What we said in Commonwealth v. McCusker, 448 Pa. 382, 391, 392, 292 A.2d 286, 291 (1972), is applicable to this case:

“The principal vice of rejecting psychiatric testimony, as the trial court did here, is that it excludes from the consideration of the factfinders evidence of probative value vital to a determination of defendant’s state of mind.
“It would indeed be anomalous to receive psychiatric evidence — as our courts do — to establish the complete defense of insanity but at the same time reject psychiatric evidence which seeks to establish only a partial defense . . . .”
Id. at 391, 392, 292 A.2d at 291.

“Surely the admission of relevant and probative psychiatric evidence would have aided the jury in resolving [the] conflicting claims [about appellant’s mental state].” Commonwealth v. McCusker, 448 Pa. 382, 391, 292 A.2d 286, 291 (1972). There is no valid reason for the legal system to conceal from the jury expert opinion in the area of psychiatry widely used and accepted elsewhere in the society.
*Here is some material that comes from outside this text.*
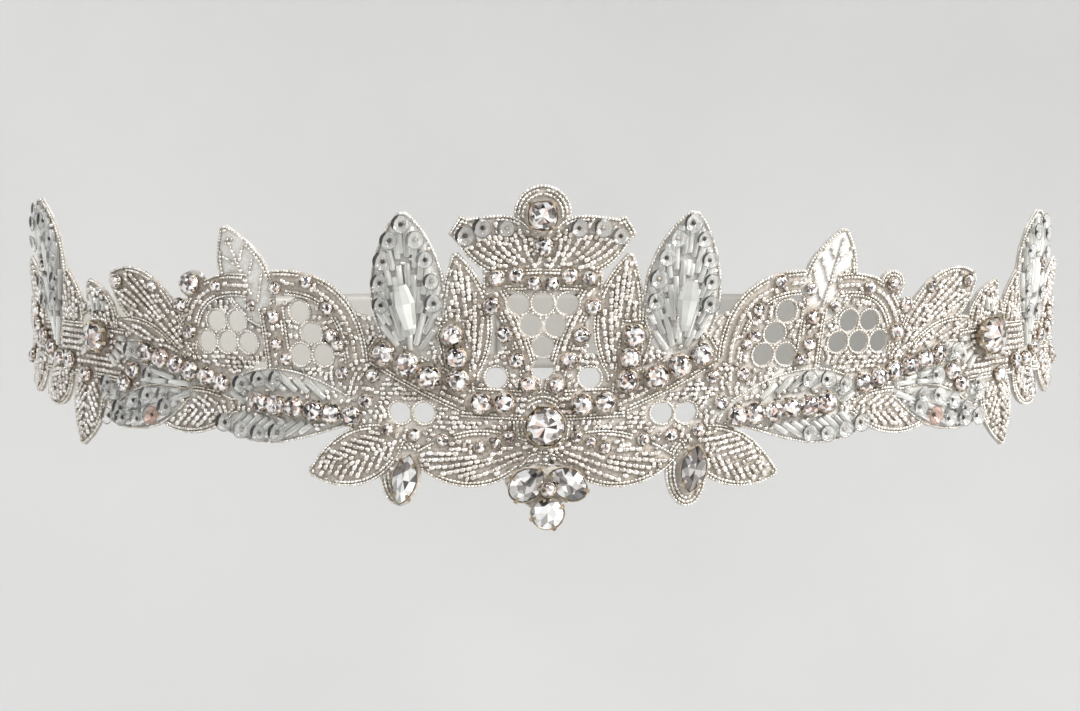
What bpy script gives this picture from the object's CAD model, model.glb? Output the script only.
"""Looks of a worn bridal belt: beaded leaf lace with bugles, sequins and rhinestones, on a satin ribbon."""

import math
from collections import namedtuple
from itertools import product

import bmesh
import bpy
import numpy as np
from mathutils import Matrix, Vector


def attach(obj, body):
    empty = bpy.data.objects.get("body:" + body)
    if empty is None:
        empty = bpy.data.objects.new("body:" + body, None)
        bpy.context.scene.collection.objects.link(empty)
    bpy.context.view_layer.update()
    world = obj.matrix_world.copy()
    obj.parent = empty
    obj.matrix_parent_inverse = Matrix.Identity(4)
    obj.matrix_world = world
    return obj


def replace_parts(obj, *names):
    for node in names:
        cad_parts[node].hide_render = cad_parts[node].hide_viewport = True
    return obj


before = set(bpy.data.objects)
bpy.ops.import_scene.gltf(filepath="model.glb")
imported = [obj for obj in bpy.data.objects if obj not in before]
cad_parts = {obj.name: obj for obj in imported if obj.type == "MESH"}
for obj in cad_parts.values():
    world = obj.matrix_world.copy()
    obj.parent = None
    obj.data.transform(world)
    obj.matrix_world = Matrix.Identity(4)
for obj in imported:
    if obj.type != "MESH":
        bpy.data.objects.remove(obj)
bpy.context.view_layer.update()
rng = np.random.default_rng(29)

MM = 0.001

# Camera at the photograph's angle: level with the belt and a little above it
CAMERA_DISTANCE = 0.600
CAMERA_RISE_DEGREES = 4.0
PIXELS_PER_MM = 4.2
IMAGE_WIDTH = 1080
SENSOR_WIDTH = 36.0
AIM_SIDE = -0.0007
AIM_UP = 0.0107

# The waist and the flat lace, in millimetres: along runs round from the centre front, up from the waist line
WAIST_HALF_WIDTH = 138.0
WAIST_HALF_DEPTH = 97.0
FLARE_RADIUS = 350.0
FACE_OUT = 3.0
LACE_WALL = 1.2
NET_WALL = 0.9
CELL_PITCH = 6.0
CELL_WIDTH = 5.5
CELL_OVERHANG = 0.6
CLOTH_SHARE = 0.45
END_ROOM = 0.6
ARC_POINTS = 2001
LINE_POINTS = 40

SEAM_ALONG = 24.6
SEAM_GAP = 0.3
CENTRE_GAP = 0.4
LACE_END = 216.0
CLOTH_EDGE = 2.8
WALL_SHARE = 0.85
WELD = 0.00001
SHEER_LOOKS = {"veins": 1.0, "bugles": 0.8, "slanted_bugles": 0.8, "net": 0.35}

# Satin ribbon
RIBBON_WIDTH = 24.0
RIBBON_MIDDLE_UP = 5.0
RIBBON_WALL = 1.2
RIBBON_START = 190.2
RIBBON_LAP = 15.0
LAP_RISE = 22.0
LAP_LIFT = 0.8
RIBBON_CLOTH = 0.5
RIBBON_CURL = 0.10
RIBBON_RIPPLE = 0.14
RIBBON_COLUMNS = 90
RIBBON_ROWS = 13
CLOTH_UV_SCALE = 10.0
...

Particularly is this so when we ask the jury to consider the complex and complicated questions always involved in determining a person’s mental state at the time a particular act is committed. The appellant was entitled to have the jury hear and consider the testimony of Dr. Smolko in determining the justice of the matter before them.

Judgment of sentence should be reversed and a new trial granted.

ROBERTS, J., joins in this dissenting opinion.